God be with the days of card indexes and single black telephones on desks.
Given things as they are, the church oil tank being one-quarter full seemed time to phone the suppliers.
Once a simple matter: a nice girl would answer the phone in a local office and check how much we wanted and would apologize if there was not next day delivery. There was never a need for an account number, or a delivery reference, or anything other than the church name: Matthiases are not very common. Then the local firm was absorbed into a big firm and now there is a ‘1850’ telephone number giving no indication of where the firm might be.
‘Murgatroyd Oil, how can I help you?’
There is the temptation to be facetious and ask what an oil company might offer, other than oil, maybe a No 47 with fried rice? “I would like to order oil for our church, please’.
‘That should be no problem, sir. I’ll put you through to our commercial department”.
There is a click and then silence and then a voice from the bottom of a well. “Helloooo!”
“Hello, can you hear me?”
“Helloooo,” says the voice in the well, “Hold on, I’ll phone you back”.
The phone rings again. “Apologies, our stupid system. What can I do for you?”
“I wanted to order some oil’.
“What is the account name?”
Every possible permutation is gone through. We try the church name, the address, the parish name, the Rector’s name, the treasurer’s name, various telephone numbers, possible misspellings of any of the names: each time the computer produces no result.
“When you ordered last time, what name did you use?”
“Saint Matthias’ Church – the same name that is always used”.
There is frantic tapping of the keyboard and muttering.

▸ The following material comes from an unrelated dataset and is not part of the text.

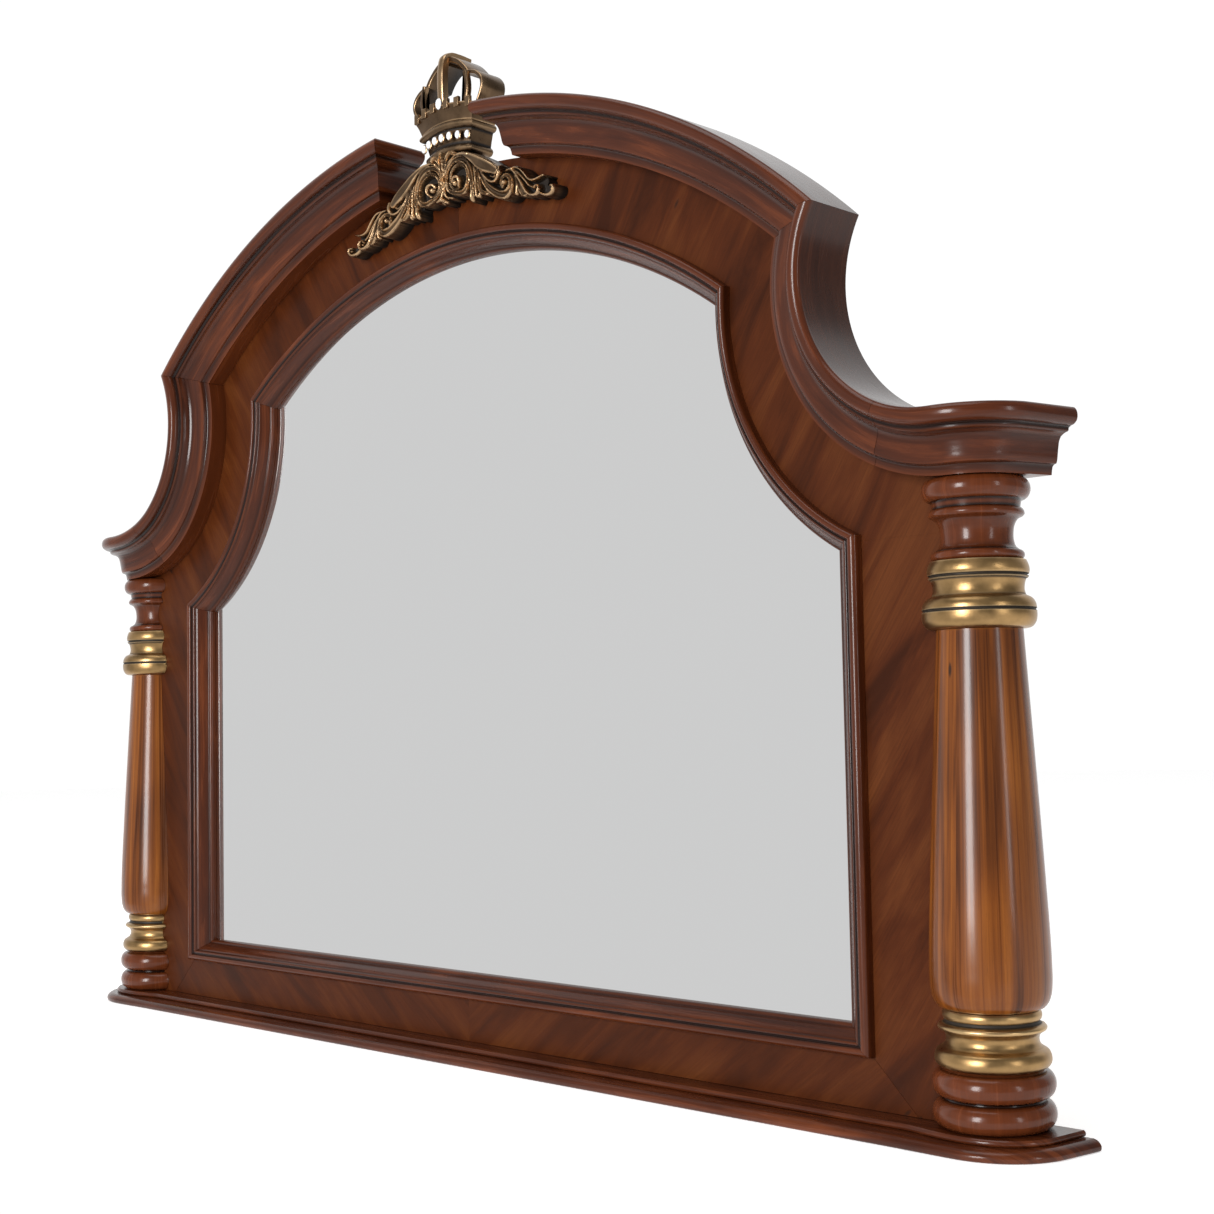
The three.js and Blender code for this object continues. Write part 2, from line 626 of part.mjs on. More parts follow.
export default mirror;
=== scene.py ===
"""Looks of a landscape dresser mirror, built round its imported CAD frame.

Shapes are worked out in millimetres and scaled to metres when a mesh is made. x runs across,
y from the front (negative) to the back, and z up; the panel's front face is y = 0.
"""
import math

import bpy
import numpy as np
from mathutils import Matrix, Vector


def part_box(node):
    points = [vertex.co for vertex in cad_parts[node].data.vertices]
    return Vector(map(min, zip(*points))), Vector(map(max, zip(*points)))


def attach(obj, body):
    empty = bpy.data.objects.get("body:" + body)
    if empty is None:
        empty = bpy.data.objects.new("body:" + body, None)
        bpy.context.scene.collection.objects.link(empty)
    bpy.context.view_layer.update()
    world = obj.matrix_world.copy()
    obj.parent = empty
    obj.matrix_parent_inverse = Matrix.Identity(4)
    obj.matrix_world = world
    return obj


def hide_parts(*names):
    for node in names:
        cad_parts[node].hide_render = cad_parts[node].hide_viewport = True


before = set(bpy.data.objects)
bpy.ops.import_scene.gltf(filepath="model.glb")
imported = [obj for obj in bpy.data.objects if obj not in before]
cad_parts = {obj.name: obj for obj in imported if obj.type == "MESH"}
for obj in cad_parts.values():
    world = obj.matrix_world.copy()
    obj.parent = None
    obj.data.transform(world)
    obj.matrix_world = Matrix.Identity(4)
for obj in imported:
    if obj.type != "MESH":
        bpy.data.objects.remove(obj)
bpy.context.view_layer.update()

MM = 0.001

# ---- Driving dimensions, those of the frame ----

GAP = 0.3


def low(node, axis):
    """A CAD node's lowest coordinate along an axis, in millimetres."""
    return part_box(node)[0][axis] / MM


def high(node, axis):
    """A CAD node's highest coordinate along an axis, in millimetres."""
    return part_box(node)[1][axis] / MM


X, Y, Z = 0, 1, 2
PANEL_BACK = high("panel_bottom_rail", Y)
PLINTH_BACK = high("plinth_base", Y)
PLINTH_TOP = high("plinth_step", Z)
STEP_BOTTOM = low("plinth_step", Z)
PANEL_EDGE_X = high("panel_stile_right", X)
ARCH = (0.0, 247.3)
ARCH_RADIUS = 748.2
SHOULDER = (627.0, 728.0)
SHOULDER_RADIUS = 130.0
HOLLOW = (621.9, 727.0)
COLUMN = (624.7, 17.0)
CAPITAL_TOP = SHOULDER[1] - SHOULDER_RADIUS
CAPITAL_START = math.radians(246)
CAPITAL_END = math.radians(267)
CAPITAL_FORWARD = 3.5
CAPITAL_EASE = (545.0, 620.0)
CAPITAL_TURN = math.radians(68)
CAPITAL_CORNER_X = 704.0
CAPITAL_DRAW_IN = 0.8
BREAK_X = 130.0
RABBET = 50.3
SIGHT = {"side": 520.0, "bottom": 59.6, "concave": 244.0, "arch": 632.8}
GLASS = {"side": 489.6, "bottom": 84.6, "concave": 267.8, "arch": 607.8}
SIGHT_ARCH = (0.0, 241.6)
SIGHT_WIDTH = 29.0
PANEL_LAP = 14.0
GLASS_LAP = 14.4
BOARD_LAP = 2.0
SWELL = (560.0, 616.0)
SWELL_TURN = 1.4
CROWN_HALF_WIDTH = 44.3
CROWN_BACK = 18.0
CROWN_BULGE = 6.0
CROWN_LIFT = 4.5
CROWN_FLOOR = 1007.0
CROWN_FRONT = -18.0
SHELL_FOOT = 1012.3
TEETH = (10.9, 26.4, 41.5)
GEM_PITCH = 11.8

# ---- Curves ----


def smooth(points, step=1.0):
    """An even curve through points, with a point about every step."""
    p = np.array(points, float)
    if len(p) < 3:
        return p
    gaps = np.linalg.norm(np.diff(p[:, :2], axis=0), axis=1)
    slope = np.gradient(p, np.concatenate([[0], np.cumsum(gaps)]), axis=0)
    out = []
    for i, gap in enumerate(gaps):
        count = max(1, round(gap / step))
        s = (np.arange(count) / count)[:, None]
        start = (2 * s ** 3 - 3 * s ** 2 + 1) * p[i] + (s ** 3 - 2 * s ** 2 + s) * gap * slope[i]
        end = (3 * s ** 2 - 2 * s ** 3) * p[i + 1] + (s ** 3 - s ** 2) * gap * slope[i + 1]
        out.append(start + end)
    return np.concatenate([*out, p[-1:]])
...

After fifteen minutes he apologizes profusely. “I’m sorry, I can find no record of you here. Can I phone you back?”
Five minutes later, he calls back. “I found your account sir. You are down as ST M and I found the person who put you down as ST M”.
“Saint M? I think it might have taken a while to suggest that you tried Saint M”.
“It will be next Thursday before a delivery is possible, but it will be the regular driver, so he knows where to go”.
He apologizes again and rings off.
Who persuaded the oil company they needed a centralised telephone system when for years it was a simple matter to phone the local office? Who decided to computerise everything when the local office could turn up all the information in a few seconds?
Why is more and more money spent on everything becoming less and less efficient?